One day on the bus after school, this blue binder clasped in my hands, some boys thought it would be a funny idea to take my binder from me. They wanted to see what I had been writing and meant no harm, but I was mortified. I fought them back, refusing to let go of this binder. I fought so hard that the binder broke and paper scattered all over the bus floor. Long story short, the boys helped me pick up all the papers, apologizing and I sat alone for the rest of the bus ride, frantically trying to put my story back into order and wishing that I had never started writing the stupid story. I wished I had been clutching a calculator or a magnifying glass instead. Then maybe I wouldn't have been so embarrassed. I hated that I enjoyed writing. The next day, my teacher approached me and asked if he could see my binder. I handed it to him, all bent with papers falling out. He nodded as he flipped through the pages. Finally, he looked at me and said, "Delanie, I think you should join our ELP program. You could write stories like this for an hour each day. What do you think?" Of course, I agreed and thus began my adventure. The Extended Learning Program was a way for students who excelled in math, science, or English to get some extra time to be challenged outside of the classroom. It became my safe haven.
Fast forward two years to middle school. I had been in ELP since that fateful day on the bus, and since then I had attended several writing conferences at nearby colleges, and was always having my English teachers give my writing extra scrutiny. I enjoyed being challenged this way, and I knew that I was becoming an even better writer with every stroke of the pencil. However, I was still very selective about who could read my stories. I was confident, but not confident enough. I still, at times, wished that I was good at something other than writing. I had my doubts, and plenty of them. At times, I wished and fiercely prayed that God would give me some different talent. But then, Christ intervened.

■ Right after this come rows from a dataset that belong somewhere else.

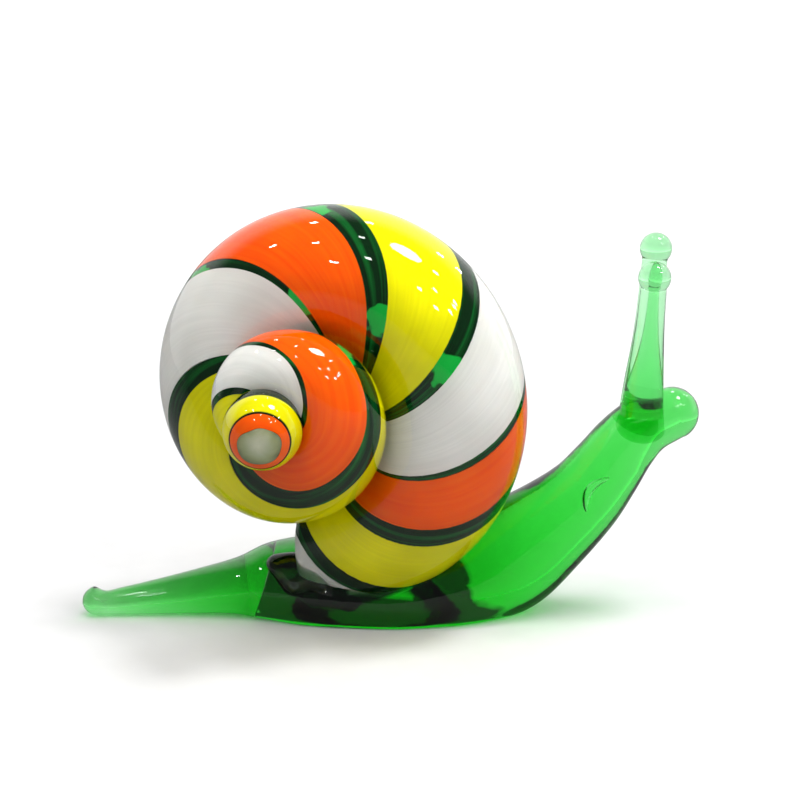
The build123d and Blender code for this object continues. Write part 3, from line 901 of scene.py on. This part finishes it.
near_feeler = tentacle("near_feeler", (-3.27, -1.43, -1.1), (-2.6, -4.0, 14.6),
                       (1.17, 1.0, 0.84, 0.71))
far_feeler = tentacle("far_feeler", (-3.34, 1.15, -1.0), (-1.8, 2.5, 16.2),
                      (1.0, 0.87, 0.69, 0.63))
settle(near_feeler, "near_tentacle", pale_rod)
settle(far_feeler, "far_tentacle", pale_rod)

# %% [markdown]
# ## The weld
# A lump of green glass fuses the start of the cane to the foot. It was dabbed on, so it is a
# drop with an uneven skin.

# %% Weld
WELD_HALF, WELD_THICK, WELD_TILT = 5.2, 2.1, radians(24)
WELD_RINGS, WELD_POINTS = 40, 48
weld_centre = np.array([-7.4, -4.1, 4.4])
weld_way = np.array([cos(WELD_TILT), 0, -sin(WELD_TILT)])
weld_side = np.array([0.0, -1.0, 0.0])
weld_up = np.cross(weld_side, weld_way)
around = np.linspace(0, 2 * pi, WELD_POINTS, endpoint=False)[:, None]
spokes = np.cos(around) * weld_side + np.sin(around) * weld_up
weld_rings = []
for a in np.linspace(4, 176, WELD_RINGS):
    along = -WELD_HALF * cos(radians(a))
    lumps = (1 + 0.09 * np.sin(3 * around + 0.9 * along)
             + 0.07 * np.sin(2 * around - 1.7 * along))
    weld_rings.append(weld_centre + weld_way * along
                      + WELD_THICK * sin(radians(a)) * lumps * spokes)
settle(skin("weld_lump", weld_rings), "weld", weld_rod)

# %% [markdown]
# ## Table and light
# The snail stands on a plain white table before a white backdrop, and the room in front of it
# is dimmer. The table takes the shadow. A little light of its own, for the camera and for
# what is seen through glass, keeps it white without more light on the snail; it grows where
# the lamps' light ends. Mirrored and scattered light finds the table dimmer, so that the glass
# is not veiled and the snail's underside stays dark.

# %% Kinds of rays
def seen_rays(tree):
    """The kinds of rays, and a value that is 1 for what is seen directly or through glass."""
    rays = add(tree, "ShaderNodeLightPath").outputs
    seen = add(tree, "ShaderNodeMath", {"operation": "MAXIMUM"},
               {0: rays["Is Camera Ray"], 1: rays["Is Transmission Ray"]})
    return rays, seen.outputs["Value"]


# %% Table
# the half side, and how far the top lies below the snail so that the faces don't fight, in metres
HALF_SIDE, SINK = 6.0, 0.02 * MM
# where the table's own light begins to grow and where it is full, in metres from the snail
GLOW_BEGIN, GLOW_FULL, LEAST_GLOW = 0.1, 0.8, 0.02
SPECK_MM = 3.0
corners = [(x * HALF_SIDE, y * HALF_SIDE, -SINK) for x, y in ((-1, -1), (1, -1), (1, 1), (-1, 1))]
floor_mesh = bpy.data.meshes.new("table_top")
floor_mesh.from_pydata(corners, [], [(0, 1, 2, 3)])
floor = bpy.data.objects.new("table_top", floor_mesh)
bpy.context.scene.collection.objects.link(floor)
laminate, tree = new_material("white_table_laminate")
spot = add(tree, "ShaderNodeTexCoord")
speck = add(tree, "ShaderNodeTexNoise", {"Scale": per_metre(SPECK_MM), "Detail": 2.0},
            {"Vector": spot.outputs["Object"]})
tone = add(tree, "ShaderNodeMix",
           {"data_type": "RGBA", 6: linear("#ededed"), 7: linear("#f3f3f3")},
           {"Factor": speck.outputs["Fac"]})
_, seen = seen_rays(tree)
shade = add(tree, "ShaderNodeMix", {"data_type": "RGBA", 6: linear("#9c9c9c")},
            {"Factor": seen, 7: tone.outputs[2]})
matt = add(tree, "ShaderNodeBsdfDiffuse", {}, {"Color": shade.outputs[2]})
far = add(tree, "ShaderNodeVectorMath", {"operation": "LENGTH"}, {0: spot.outputs["Object"]})
far_glow = add(tree, "ShaderNodeMapRange",
               {"From Min": GLOW_BEGIN, "From Max": GLOW_FULL, "To Min": LEAST_GLOW, "To Max": 1.0},
               {"Value": far.outputs["Value"]})
glow = add(tree, "ShaderNodeMath", {"operation": "MULTIPLY"},
           {0: seen, 1: far_glow.outputs["Result"]})
light = add(tree, "ShaderNodeEmission", {}, {"Strength": glow.outputs["Value"]})
both = add(tree, "ShaderNodeAddShader", {}, {0: matt.outputs["BSDF"], 1: light.outputs["Emission"]})
add(tree, "ShaderNodeOutputMaterial", {}, {"Surface": both.outputs["Shader"]})
floor_mesh.materials.append(laminate)
floor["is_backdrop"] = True
print("table:", HALF_SIDE * 2, "m square")

# %% [markdown]
# The world is three things. The camera sees a plain white backdrop. Glass shows the backdrop
# behind the snail and the dim room in front of it and above. All other light is a weak, even
# fill.

# %% World
WHITE, DIM = (1.0, 1.0, 1.0, 1), (0.12, 0.12, 0.13, 1)
ROOM_WAY, ROOM_BEGIN, ROOM_FULL = (0.0, -0.75, 0.66), -0.12, 0.3
FILL = 0.3
world = bpy.data.worlds.new("studio")
bpy.context.scene.world = world
world.use_nodes = True
tree = world.node_tree
tree.nodes.clear()
way = add(tree, "ShaderNodeTexCoord")
to_room = add(tree, "ShaderNodeVectorMath", {"operation": "DOT_PRODUCT", 1: ROOM_WAY},
              {0: way.outputs["Generated"]})
nearness = add(tree, "ShaderNodeMapRange",
               {"From Min": ROOM_BEGIN, "From Max": ROOM_FULL, "interpolation_type": "SMOOTHSTEP"},
               {"Value": to_room.outputs["Value"]})
room = add(tree, "ShaderNodeMix", {"data_type": "RGBA", 6: WHITE, 7: DIM},
           {"Factor": nearness.outputs["Result"]})
rays, seen = seen_rays(tree)
in_glass = add(tree, "ShaderNodeMath", {"operation": "MAXIMUM"},
               {0: seen, 1: rays["Is Glossy Ray"]})
fill = add(tree, "ShaderNodeBackground", {"Color": WHITE, "Strength": FILL})
studio = add(tree, "ShaderNodeBackground", {"Strength": 1.0}, {"Color": room.outputs[2]})
backdrop = add(tree, "ShaderNodeBackground", {"Color": WHITE, "Strength": 1.0})
indirect = add(tree, "ShaderNodeMixShader", {},
             {0: in_glass.outputs["Value"], 1: fill.outputs["Background"],
              2: studio.outputs["Background"]})
chosen = add(tree, "ShaderNodeMixShader", {},
             {0: rays["Is Camera Ray"], 1: indirect.outputs["Shader"],
              2: backdrop.outputs["Background"]})
add(tree, "ShaderNodeOutputWorld", {}, {"Surface": chosen.outputs["Shader"]})
print("world:", world.name)

# %% [markdown]
# The photograph's highlights tell where its lamps were: a ray from the camera is mirrored at
# each highlight, and it ends at a lamp. One soft lamp hangs nearly overhead, to the right, and
# small bulbs about it leave the small dots. A ceiling panel and a fill lamp add even light,
# and the glass doesn't mirror them.

# %% Lamps
AIM = np.array([-2.0, 0.0, 22.0]) * MM
BULB_DISTANCE, BULB_SIZE, BULB_BRIGHTNESS = 0.9, 0.05, 34.0


def lamp(name, direction, distance, size, brightness, mirrored=True):
    """A round lamp at a direction from the snail, with its distance and size in metres.

    Brightness is the lamp's own, so its power goes with its area.
    """
    data = bpy.data.lights.new(name, "AREA")
    data.shape, data.size = "DISK", size
    data.energy = brightness * pi * (pi * (size / 2) ** 2)
    made = bpy.data.objects.new(name, data)
    back = unit(direction)
    made.location = AIM + back * distance
    made.rotation_euler = Vector(-back).to_track_quat("-Z", "Y").to_euler()
    made.visible_camera = False
    made.visible_glossy = mirrored
    bpy.context.scene.collection.objects.link(made)


lamp("soft_lamp", (0.36, 0.0, 0.93), 0.9, 0.24, 24.0)
lamp("ceiling_panel", (-0.1, -0.25, 0.96), 1.3, 1.1, 1.75, mirrored=False)
lamp("fill_lamp", (0.5, -0.8, 0.45), 1.2, 0.5, 1.5, mirrored=False)
bulbs = ((-0.25, 0.39, 0.89), (-0.36, -0.23, 0.90), (-0.34, -0.65, 0.68), (0.02, -0.01, 1.0),
         (-0.04, -0.50, 0.86), (0.12, 0.51, 0.85), (0.63, 0.56, 0.53), (0.59, -0.05, 0.81),
         (0.34, -0.62, 0.71), (0.53, -0.43, 0.73), (0.72, -0.29, 0.64), (0.62, -0.54, 0.57),
         (0.44, -0.70, 0.57), (0.70, -0.38, 0.61), (0.54, 0.55, 0.64), (-0.60, -0.05, 0.80))
for number, direction in enumerate(bulbs):
    lamp(f"bulb_{number}", direction, BULB_DISTANCE, BULB_SIZE, BULB_BRIGHTNESS)
print("lamps:", 3 + len(bulbs))

# %% [markdown]
# ## Camera
# The camera looks along +Y and fifteen degrees down, with a long lens, as the photograph does.

# %% Camera
CAMERA_TARGET = np.array([1.11, 1.0, 21.70]) * MM
CAMERA_DISTANCE, CAMERA_ELEVATION = 222 * MM, radians(15)
camera_data = bpy.data.cameras.new("camera")
camera_data.lens, camera_data.sensor_width = 100, 36
camera_data.clip_start, camera_data.clip_end = 0.01, 50
camera = bpy.data.objects.new("camera", camera_data)
camera_way = np.array([0, -cos(CAMERA_ELEVATION), sin(CAMERA_ELEVATION)])
camera.location = CAMERA_TARGET + CAMERA_DISTANCE * camera_way
camera.rotation_euler = (pi / 2 - CAMERA_ELEVATION, 0, 0)
bpy.context.scene.collection.objects.link(camera)
bpy.context.scene.camera = camera
bpy.context.scene.view_settings.view_transform = "Standard"
print("camera at", [round(v, 4) for v in camera.location])

# %% Sizes, and the end
bpy.context.view_layer.update()
low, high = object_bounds()
sizes = {"cad": [list(cad_low), list(cad_high)], "visual": [list(low), list(high)]}
print("CAD box", [round(v / MM, 1) for v in (*cad_low, *cad_high)])
print("visual box", [round(v / MM, 1) for v in (*low, *high)])
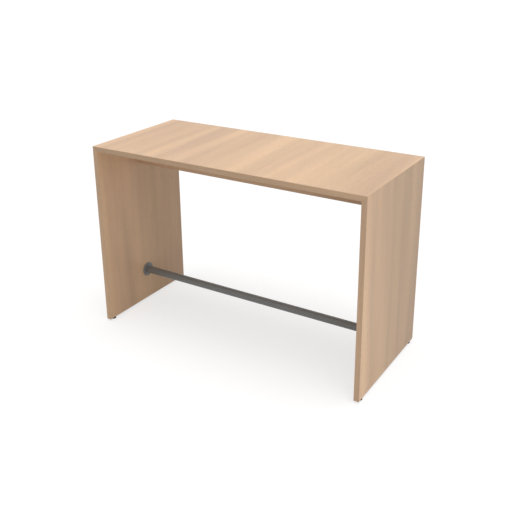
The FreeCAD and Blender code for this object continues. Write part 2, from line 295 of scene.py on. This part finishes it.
def woodDecor(name, plan, cut):
    shader = Shader(bpy.data.materials.new(name))
    axes = shader.axes()
    run = axes[cut["along"]]
    side = axes[cut["across"]]
    depth = [axes[axis] for axis in "XYZ" if axis not in (cut["along"], cut["across"])][0]

    def grain(layer):
        # Noise about 0, drawn out along the grain.
        across = (side + cut["cut"]) * layer["perMetre"]
        place = shader.point(across, run * layer["run"] + across * plan["slant"], depth * layer["perMetre"])
        return shader.noise(place, layer["detail"]) - 0.5

    bands = grain(plan["bands"])
    rings = (grain(plan["rings"]) * plan["ringCount"]).pingPong(1.0) - 0.5
    streaks = grain(plan["streaks"])
    fibres = grain(plan["fibres"])
    pores = shader.step(grain(plan["pores"]), *plan["poreLevels"])
    tone = bands * plan["bands"]["depth"] + rings * plan["rings"]["depth"]
    tone = tone + streaks * plan["streaks"]["depth"] + fibres * plan["fibres"]["depth"] + plan["middle"]
    hue = shader.step(grain(plan["hues"]) + tone * plan["hueTone"], *plan["hueLevels"])
    tint = shader.mixed(hue, plan["rosyTint"], plan["strawTint"])
    colour = shader.mixed(1.0, shader.mixed(tone, plan["deep"], plan["pale"]), tint, "MULTIPLY")
    colour = shader.mixed(pores * plan["poreStrength"], colour, plan["poreColour"])
    # The mitred ends of the top and of the panels meet where the distances to both faces are the same.
    toMitre = abs(abs(axes["X"]) - axes["Z"] + (tableHeight - tableLength / 2))
    underTop = tableHeight - boardThickness
    inCorner = shader.step(axes["Z"], underTop - plan["seamEnd"], underTop)
    seam = inCorner * (1 - shader.step(toMitre, plan["seamHalf"], plan["seamHalf"] * 2))
    colour = shader.mixed(seam * plan["seamStrength"], colour, plan["poreColour"])
    # Painted shade: the colour is multiplied by the print's shade factor, and is darkened further per metre
    # across where the light falls off.
    colour = shader.mixed(1.0, colour, side * cut["paintedShadeSlope"] + cut["shade"], "MULTIPLY")
    return shader.coated({
        "Base Color": colour,
        "Roughness": plan["roughness"] + fibres * plan["fibreGloss"] + pores * plan["poreGloss"],
        "Normal": shader.bump(fibres * plan["fibreHeight"] - pores, plan["relief"]),
    })


# Coats, metals, plastic and plywood

powderCoat = {
    "colour": (0.200, 0.200, 0.196, 1.0),
    "paler": (0.255, 0.255, 0.250, 1.0),
    "peelPerMetre": 650.0,
    "cloudPerMetre": 14.0,
    "roughness": 0.40,
    "relief": 0.00003,
}

glidePlastic = {
    "colour": (0.015, 0.015, 0.016, 1.0),
    "paler": (0.030, 0.030, 0.031, 1.0),
    "peelPerMetre": 2200.0,
    "cloudPerMetre": 90.0,
    "roughness": 0.50,
    "relief": 0.00002,
}

coatFinish = {
    "peelGloss": 0.16,       # how far the peel moves the roughness
    "cloudGloss": 0.08,
}

metals = {
    "blackSteel": {
        "colour": (0.045, 0.045, 0.050, 1.0), "paler": (0.090, 0.090, 0.096, 1.0), "roughness": 0.36
    },
    "zincSteel": {
        "colour": (0.500, 0.510, 0.525, 1.0), "paler": (0.700, 0.710, 0.720, 1.0), "roughness": 0.30
    },
    "zincCasting": {
        "colour": (0.400, 0.400, 0.410, 1.0), "paler": (0.580, 0.580, 0.590, 1.0), "roughness": 0.44
    },
}

metalFinish = {
    "cloudPerMetre": 160.0,
    "cloudBreakUp": 0.6,
    "cloudGloss": 0.18,
    "grainPerMetre": 2600.0,
    "grainGloss": 0.10,
    "relief": 0.00001,
}

tonguePly = {
    "pale": (0.660, 0.455, 0.300, 1.0),
    "deep": (0.450, 0.290, 0.180, 1.0),
    "fibresPerMetre": 700.0,
    "fibreRun": 40.0,
    "roughness": 0.62,
    "fibreGloss": 0.2,
    "relief": 0.00005,
}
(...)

My seventh grade ELP project was to be a year-round project. I could do whatever I wanted to do, and naturally, like all students do with such a stretched out the project, I forgot about it. It wasn't until several months into the school year that I got a wake-up call. I was walking home from my grandparent's house on a trail that connected my backyard to their front yard. I started seeing a scene play out in my mind like I was watching a movie, but it wasn't a movie I had ever seen before. I was seeing my own thoughts play out in my mind and my fingers started itching for a keyboard. I ran home and started pounding out my thoughts, the words just sliding right out of my fingertips and onto the screen. I didn't ever want to stop. I realized in that moment that this was my passion; my God-given gift and talent.
Every day for about 40 minutes, I would go to the ELP room and type a story on a computer while other ELP students around me worked on their projects. Upon returning home from school, I would rush to the laptop, plug in my flash drive and write until I was pulled away from the screen for dinner. By the time I had exhausted my mind with words and possible scenarios, the story was complete and I still had several months left of school. My ELP teacher told me that I had to find something to do during the remaining months. With my parents' help, I then pursued a self-publishing company. I needed something to do to fill up the remaining months. My skepticism kicked in. What if everyone hated my words? What if my story wasn't good enough? What if...what if...But it turned out my worrying was in vain. My story was accepted by five publishing companies. At the age of 13, I self-published a book.
What started out as something that made me want to stop writing forever actually ended up being in my favor. Even though I tried to ignore my passion, God kept bringing it into my life. I simply couldn't avoid it. In January of 2013, I entered a contest with my church with an article about my position on the pro-life controversy. Despite all of the submissions, I was one of two who won an all expense paid trip to Washington D.C. to participate in the March for Life. My writing has given me opportunities I could never have imagined had I let my fifth-grade self-influence how I felt about my passion. Without writing, I wouldn't have been able to attend Central College. I received several scholarships because of my talent. I've received rewards, I published a book, and I even landed this awesome gig writing articles for The Odyssey!
I will admit, sometimes I still fall back into that mentality. "If only I was better at math or science instead of writing. My life would be so much easier and my GPA would probably be better, too." Every time I have this thought, I have to remind myself of James 1:17 that says "all good giving and every perfect gift is from above, coming down from the Father of lights". To know that every gift given to us has been given to us by God for a purpose only we can carry out is so...perfect. Nobody else could do what I am capable of with my particular talent. It's not our job to decide what gifts we do have and don't have. God has already given them to us. He knew what gifts and talents we would have before we were even born. God gave me my passion and talent for writing because it was the perfect one for me. I can't argue with that.